Before addressing the more controversial aspects of the ordinance, I want to touch on the permission of cottage food businesses. Currently almost all businesses related to the production and sale of food are considered catering operations and banned in residential areas. This is (debatably) for a good reason. Catering usually involves industrial equipment not found in an ordinary home and thus the ordinance shouldn’t allow this type of business. (As discussed in the next paragraph, state regulation previously required all food production to meet certain guidelines which basically required all food production to use industrial/commercial equipment). This is an off-shoot of the transparency idea of a home occupation in that this idea asks whether or not a business will be using equipment traditionally found in a home; if not, it likely won’t be discrete and should be prohibited from residential areas. This is probably a more debatable viewpoint than the transparency viewpoint because you could often times use equipment not normally found in a residential home, but still operate your business in secrecy.
The real change that ushered in the proposed permission of cottage food businesses was a change at the state level. The Department of Agriculture recently changed its rule to allow certain types of foods (cottage foods, i.e. foods that can be made without industrial equipment and are non-hazardous) to be manufactured from a home. This gives local governments more discretion in determining what types of food production can be allowed in certain areas (not all food production has to use the same equipment and thus be classified as catering); this is done through a change in the home occupation ordinance. Many people from the Athens Farmers Market came to the meeting to speak on behalf of the new ordinance stating that the current ordinance prevents many types of foods like jams, breads, dried fruits, and candies from being manufactured in homes and consequently it reduces the number of available items at farmers markets. The permission of cottage businesses has widespread support among the commission and will likely find its way into the final ordinance.
The more controversial issues surround the potential arbitrariness, and unconstitutionality, of many classifications found in the proposed ordinance. These are recurring issues that really have little to do with the exact wording of the updates. The current and proposed ordinances both allow for child daycares with up to 6 children, including the owner’s children.
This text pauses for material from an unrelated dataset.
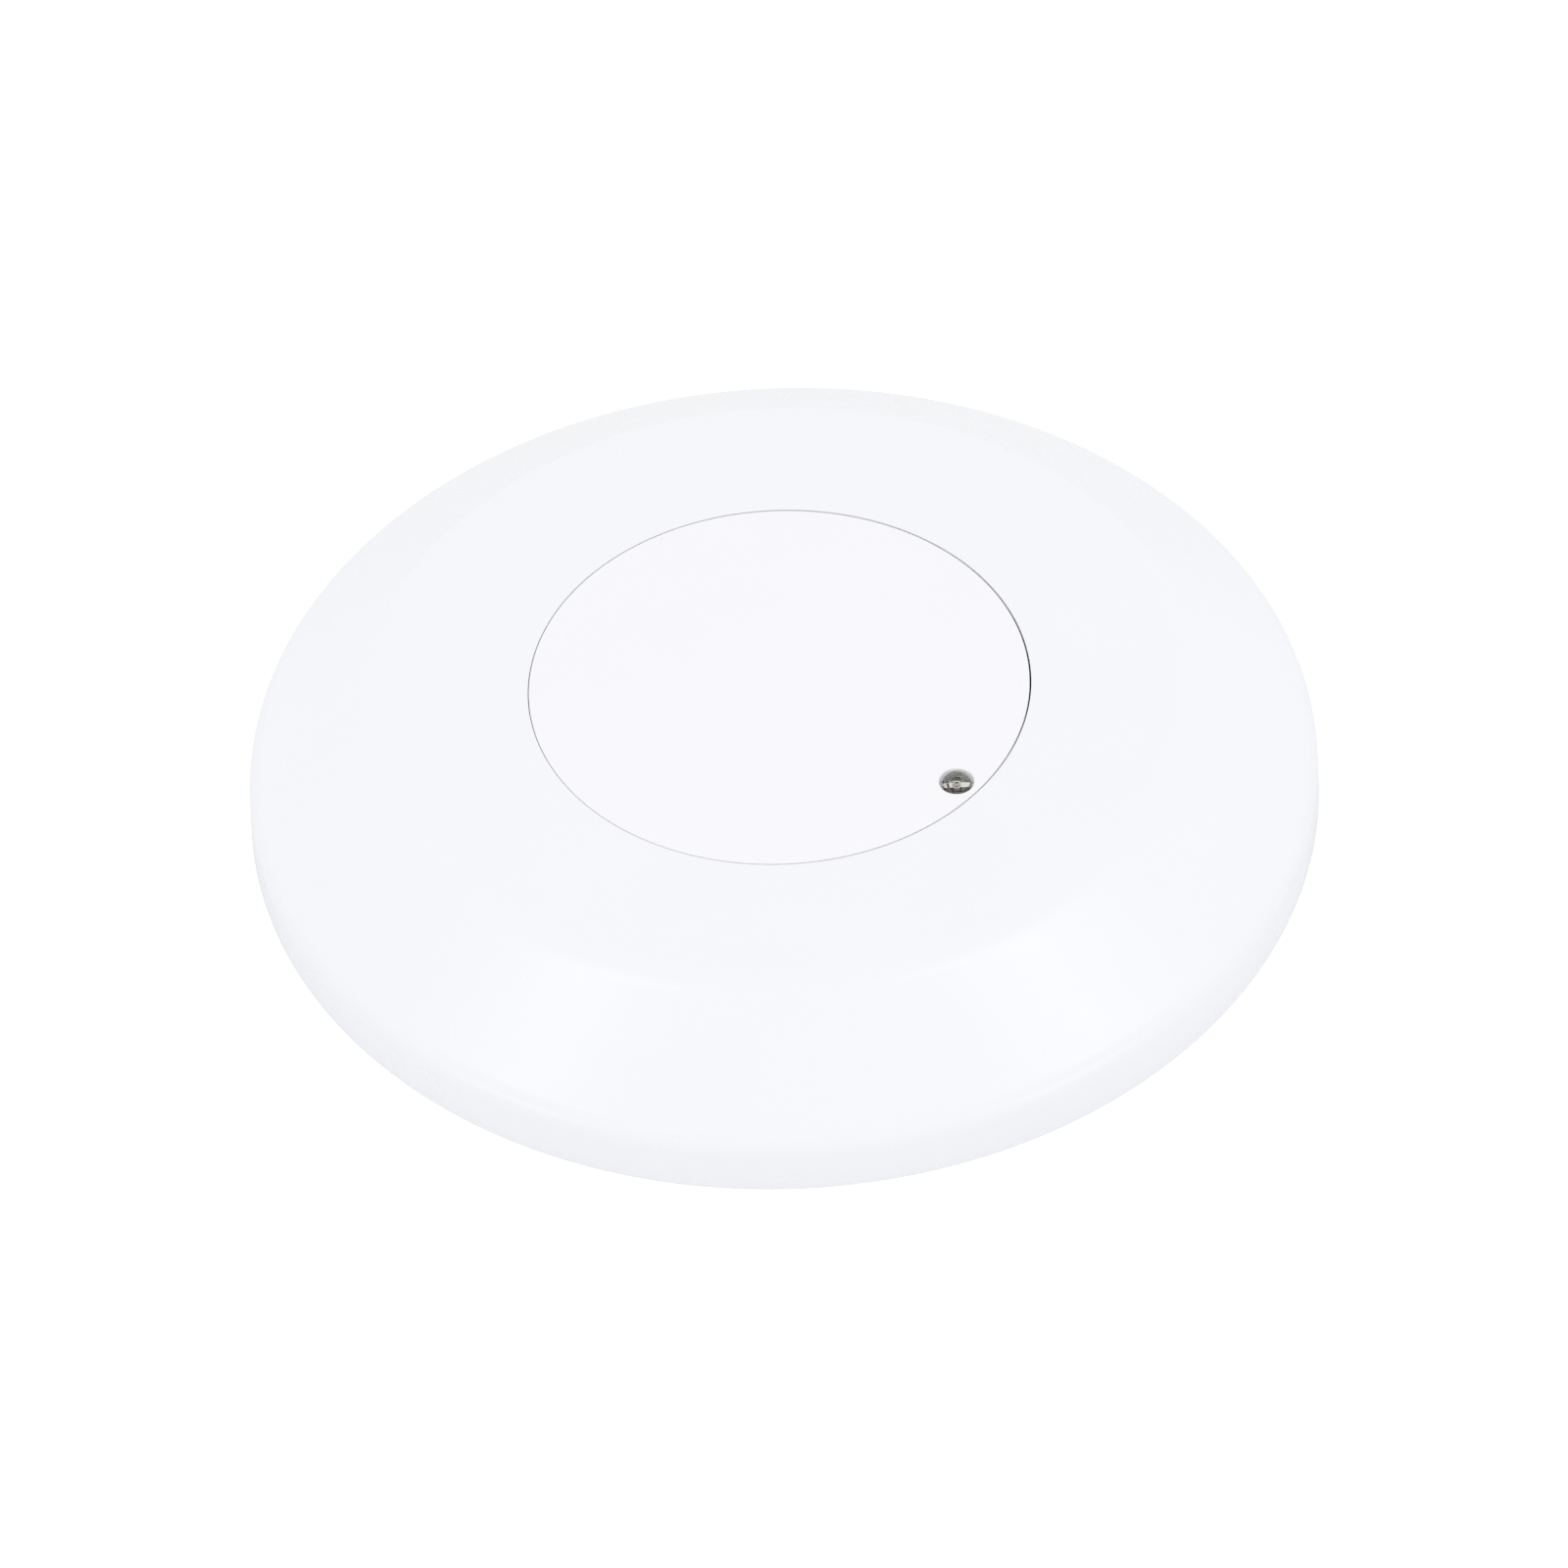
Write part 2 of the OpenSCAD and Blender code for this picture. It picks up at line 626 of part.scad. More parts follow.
module leak_plug() {
    color(brass) at(90, chamber_in + 0.1) translate([0, 0, (ring_top + disc_under) / 2])
        rotate([0, 90, 0]) cylinder(r = 0.5, h = chamber_wall + 0.3);
}

module chamber_screws() {
    color(silver) for (az = chamber_screw_az) at(az, chamber_screw_pcr) difference() {
        union() {
            translate([0, 0, frame_z - m2_head_h]) cylinder(r = m2_head_r, h = m2_head_h);
            translate([0, 0, frame_z - eps]) cylinder(r = m2_core_r, h = frame_t + ear_t + 3);
        }
        rotate([0, 0, az]) cross_recess(1.2, 0.7, frame_z - m2_head_h, -1);
    }
}

module contact_bush() {
    low = frame_top;
    head_h = 0.8;
    color(brass) difference() {
        union() {
            translate([0, 0, low]) cylinder(r = bush_r, h = chamber_floor_t + strip_t + eps);
            translate([0, 0, low + chamber_floor_t + strip_t])
                cylinder(r = bush_r + 0.6, h = head_h, $fn = 6);
        }
        translate([0, 0, low - eps])
            cylinder(d = gap_screw_d + 2 * thread_clear, h = chamber_floor_t + strip_t + head_h + 1);
    }
}

pin_az = [200, 340];
pin_pcr = 15;
pin_r = 0.5;

// Strip from the bush to the first lead pin
module contact_strip() {
    z = frame_top + chamber_floor_t;
    color(brass) difference() {
        union() {
            translate([0, 0, z]) cylinder(r = bush_r + 1.4, h = strip_t);
            rotate([0, 0, pin_az[0]]) translate([0, -1.25, z]) cube([pin_pcr, 2.5, strip_t]);
            at(pin_az[0], pin_pcr) translate([0, 0, z]) cylinder(r = 1.25, h = strip_t);
        }
        translate([0, 0, z - eps]) cylinder(r = bush_r, h = strip_t + 2 * eps);
        at(pin_az[0], pin_pcr) translate([0, 0, z - eps]) cylinder(r = pin_r, h = strip_t + 2 * eps);
    }
}

// Pins that carry the switch's two sides out to the board, each on the chamber's floor
module lead_pins() {
    z = frame_top + chamber_floor_t;
    color(silver) for (az = pin_az) at(az, pin_pcr) translate([0, 0, z]) cylinder(r = pin_r, h = 1.4);
}

module contact_stud() {
    top = crown_z + diaphragm_t + rivet_clear;
    color(brass) {
        translate([0, 0, tip_bottom + tip_h]) cylinder(r = stud_r - 0.05, h = top - tip_bottom - tip_h + 0.2);
        translate([0, 0, crown_z - rivet_clear - rivet_h]) cylinder(r = rivet_r, h = rivet_h);
        translate([0, 0, top]) cylinder(r = rivet_r, h = rivet_h);
    }
}

module contact_tip() {
    color(silver) translate([0, 0, tip_bottom]) cylinder(r1 = 0.9, r2 = 1.1, h = tip_h);
}

module gap_screw() {
    color(steel) difference() {
        union() {
            translate([0, 0, gap_screw_top - gap_screw_len])
                cylinder(d = gap_screw_d, h = gap_screw_len - 0.3);
            translate([0, 0, gap_screw_top - 0.3 - eps]) cylinder(r = 1, h = 0.3 + eps);
        }
        block([gap_screw_d + 1, 0.5, 0.8 + eps], gap_screw_top - gap_screw_len - eps);
    }
}

// ---- cover ----

module cover_shell() {
    foot = [body_r, skirt_gap];
    shoulder = [body_r - skirt_draft, skirt_h];
    crease = [shoulder.x - cone_w, body_h];
    middle = [0, body_h];
    shoulder_in = inset(foot, shoulder, crease, cover_wall);
    crease_in = inset(shoulder, crease, middle, cover_wall);
    lip = opening_r + 1.4;
    under = body_h - cover_wall;
    rotate_extrude($fn = 180) polygon(rounded([
        [foot.x, foot.y, 0.3], [shoulder.x, shoulder.y, shoulder_r], [crease.x, crease.y, crease_r],
        [opening_r, body_h, 0.2], [opening_r, under - 0.6, 0], [lip, under - 0.6, 0],
        [lip, under, 0.3], [crease_in.x, crease_in.y, crease_r - 1],
        [shoulder_in.x, shoulder_in.y, max(shoulder_r - cover_wall, 0.2)],
        [body_r - cover_wall, skirt_gap, 0.3]]));
}

module clip() {
    top = body_h - cover_wall - 0.4;
    low = frame_z - 0.1 - clip_nose_h;
    rotate([0, 0, -clip_angle / 2]) rotate_extrude(angle = clip_angle) polygon([
        [clip_in, top], [clip_in, frame_z - 0.1], [clip_in - clip_nose, frame_z - 0.1],
        [clip_in - clip_nose, low + 0.3], [clip_in + 0.2, low - 0.3], [clip_in + clip_t, low - 0.3],
        [clip_in + clip_t, top]]);
}

module outer_cover() {
    color(white_abs) {
        cover_shell();
        for (k = [0 : cover_clips - 1]) rotate([0, 0, clip_az + k * 360 / cover_clips]) {
            clip();
            at(stop_az, stop_pcr) translate([0, 0, frame_top])
                cylinder(r = stop_r, h = body_h - cover_wall - frame_top);
        }
    }
}

base_plate();
base_contacts();
wire_clamps();
terminal_screws();
module_frame();
wiping_contacts();
circuit_board();
board_screws();
bridge_rectifier();
surge_suppressor();
latch_thyristor();
resistors();
diodes();
chip_capacitors();
led_lens();
led_leads();
led_spacer();
led_hood();
chamber_base();
chamber_gasket();
diaphragm();
diaphragm_ring();
collector_disc();
leak_plug();
chamber_screws();
contact_bush();
contact_strip();
lead_pins();
contact_stud();
contact_tip();
gap_screw();
outer_cover();
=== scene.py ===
import math

import bmesh
import bpy
import numpy as np
from bpy.props import FloatProperty, FloatVectorProperty, IntProperty, PointerProperty
from bpy.types import Operator, Panel, PropertyGroup
from mathutils import Matrix


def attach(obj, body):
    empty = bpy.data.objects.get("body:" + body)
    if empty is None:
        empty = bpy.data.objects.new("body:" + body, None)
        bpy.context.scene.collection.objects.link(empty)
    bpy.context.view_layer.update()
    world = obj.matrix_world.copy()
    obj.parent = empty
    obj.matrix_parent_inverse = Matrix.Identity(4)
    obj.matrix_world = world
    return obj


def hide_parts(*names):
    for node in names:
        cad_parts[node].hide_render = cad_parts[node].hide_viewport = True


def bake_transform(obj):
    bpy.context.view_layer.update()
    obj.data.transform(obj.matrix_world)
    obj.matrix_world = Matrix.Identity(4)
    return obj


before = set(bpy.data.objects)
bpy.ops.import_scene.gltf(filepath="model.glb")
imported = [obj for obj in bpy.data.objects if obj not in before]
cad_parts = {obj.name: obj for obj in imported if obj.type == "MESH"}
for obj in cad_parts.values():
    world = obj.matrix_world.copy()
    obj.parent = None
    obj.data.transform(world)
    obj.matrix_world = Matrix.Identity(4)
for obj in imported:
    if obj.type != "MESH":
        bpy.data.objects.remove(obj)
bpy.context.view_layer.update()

bl_info = {
    "name": "Rate-of-rise heat detector",
    "version": (1, 0, 0),
    "blender": (4, 5, 0),
    "location": "View3D > Sidebar > Detector",
    "description": "Detailed surfaces and finishes for a low ceiling heat detector with a twist-lock base",
    "category": "Add Mesh",
}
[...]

Both also prohibit any type of dog daycare or dog grooming business. Both ordinances also prohibit any home business to occupy more than 25% of the heated floor space within the structure. All of these issues drew debate among the commissioners as many felt these classifications and numbers were irrational and arbitrary. Why decide 25%? Why prohibit dog daycare, but allow child daycare? Why and how did you determine 6 children is the max?
Though many of these issues may seem arbitrary and pulled from thin air, the government has a great deal of discretion in determining what is rational. Because this regulation does not involve a protected class (i.e. it makes no distinction between race, gender, etc.) a court will look to rational basis analysis. A zoning regulation can be considered a violation of due process or equal protection if it is found to be arbitrary and irrational. However, the burden on the challenger is high. The court is going to ask whether or not the government had any legitimate purpose in enacting the regulation and whether or not the regulation is rationally related to the purpose. Zoning is a local government’s application of the state’s ability to use its police power to protect the health, safety, welfare, (and morals depending on who you ask) of citizens so this is where the court will look to determine if a legitimate purpose exists.
A court could easily find that limiting a business to 25% of the floor space is rationally related to a legitimate government interest. The legitimate government interest is basic zoning: segregating certain uses promotes the health, safety, and welfare of citizens. Limiting businesses in residential areas to 25% of the floor space upholds the general residential character of the neighborhood. The more floor space a business occupies, the more it morphs from residential to commercial and degrades the zoning plan. A rational basis is the court’s lowest standard and this means it gives almost complete discretion to a legislative body to make a rational determination; unless it makes no sense whatsoever for the government to decide 25% is the limit, it will be upheld. Many other municipalities have similar restrictions.
The same can be said for dog-related services and childcare. Many of the commissioners who supported the continued ban on dog-related services cited that fact that dogs clearly make more noise, are likely going to need days or weeks to become familiar with one another, and could easily be left alone outside while the owner is away. Conversely, children make less noise, will generally get along (or will disagree with less noise), and hopefully will not be left outside (to make noise) while the owner is away. A court could easily reach the decision that this classification is not arbitrary, but rational. A court could also easily reach the decision that 6 children is rationally related to the legitimate government interest of reducing noise and the amount of traffic generated by a daycare catering to more children. Again, many other municipalities have similar restrictions.
Enforcement must also be considered in the adoption of an ordinance. Clearly if a dog daycare was allowed, some limit would have to be set on the number of dogs allowed. This limit, like the child daycare limit, would set a maximum number of dogs not-owned-by-the-property owner allowed on the premises. If a neighbor calls in a noise complaint, it will be difficult for the government to determine what dog belongs to what owner. If the owner has 10 dogs and the ordinance allows 7 dogs not-owned-by-the-property owner, the government will basically have to take the word of the owner as to who owns what dog. This makes enforcement very difficult.
An interesting issue is the debate between dog daycare and dog grooming. The ordinance allows for barber and beauty shops, under certain conditions, but absolutely prohibits dog grooming. One commissioner brought up the fact that a barber shop and dog grooming are basically the same in terms of the traffic generated. In fact, human grooming uses many more chemicals not found in an ordinary home than dog grooming. Assuming a barber shop meets the transparency viewpoint of a home occupation ordinance, and this is why it is allowed, a dog grooming business should also meet this viewpoint. Under conditions you could operate both with no impact on neighbors. Unless you have several dogs making noise and waiting in line for a haircut, the two are basically the same. From the equipment viewpoint, a dog groomer should be allowed and a human groomer should be prohibited due to the sheer amount of chemicals used by human groomers. This is something that needs to be hashed out. Though I agree with the ban on dog daycare I don’t see how you can allow a barber or beauty shop and ban a dog groomer.
In an effort to keep this post within a reasonable reading length, we will address many other interesting issues in the Home Occupancy Ordinance as it progresses from the Planning Commission to the Mayor and Commission for final approval.